Okay, but what about the way different Focal ELEAR? Well this is a bit different in that they are different. On the UNKLE track the ELAR offers more separation with what can best be described as a rock sound. Punchy as all get out with resolution up the road a bit. Bass extension and texture. Simply more slam and edge to the music. A different beast and depending on the music you prefer, perhaps not the best beast. Wonderful on Gary Numan's new album Savage. For sure the ELEAR offers more extension and clarity, though not at the expense of listenability. Meaning that they are not fatiguing in terms of sonics. But then, they are $400 more than the AR-H1 and after an extended listening session I did find them to not be as comfortable as the AR-H1. Not as rich and warm either, so if your music calls for that than the AR-H1 would be my choice. Even so it is all a matter of preference. I would be happy with either. 

I dunno, for $599 it is hard to go wrong with the AR-H1. I found them to be fun and enjoyable with all my music. Perfect? What is? For sure people might like like them and prefer something else, but then it is a big audio world out there with many options. Easy to drive and comfortable as all get out, I gave them an award for 2017. I still stand by that. Give them a try. Highly recommended.

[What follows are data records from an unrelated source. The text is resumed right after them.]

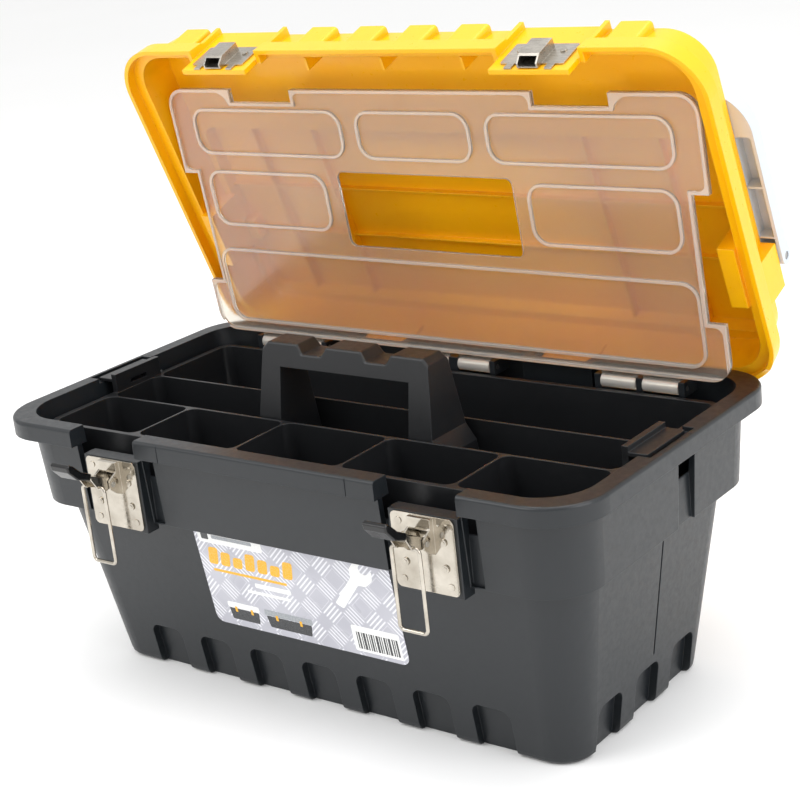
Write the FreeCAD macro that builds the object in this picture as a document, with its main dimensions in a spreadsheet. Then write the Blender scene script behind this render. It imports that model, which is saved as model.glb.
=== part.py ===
# Plastic toolbox with a lift-out tray: tapered tub, yellow lid on two steel pins, clear organiser
# cover, folding carry handle and two sprung-wire toggle latches. Millimetres, +Z up, origin at the
# middle of the tub's flat underside. X runs along the box, -Y is the latch side.
import FreeCAD, Part
import Sketcher
import math
import os

os.makedirs("parts", exist_ok=True)

doc = FreeCAD.newDocument("Toolbox")
sheet = doc.addObject("Spreadsheet::Sheet", "Dimensions")

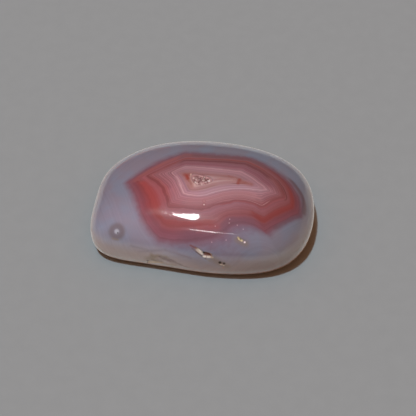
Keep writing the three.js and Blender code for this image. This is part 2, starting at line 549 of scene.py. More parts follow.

Acoustic Research AR-H1 Headphones

System used for this review:

  • Dell XPS 8910 PC 8GB ram, i7 6700 CPU @ 3.4GHz
  • JRiver 22 Media Player
  • Certon C4 Integrita NAS
  • Audioquest Ethernet cables
  • Schiit Audio Jotunheim DAC/amplifier
  • Schiit Audio Wyrd
  • Schiit Audio USB cable and interconnects
  • Dynamic Designs Spirit C AC cord
  • Silver Circle AC conditioner

As an addendum, I did listen to the various headphones with their own stock cables as well as various aftermarket ones. The comments in the review are based on the stock cables, though I will add that using a WyWires Red Series headphone cable on either the Oppo or the AR really opened them up and took their performance up several notches. Something to consider. Actually, a real no-brainer. Do it.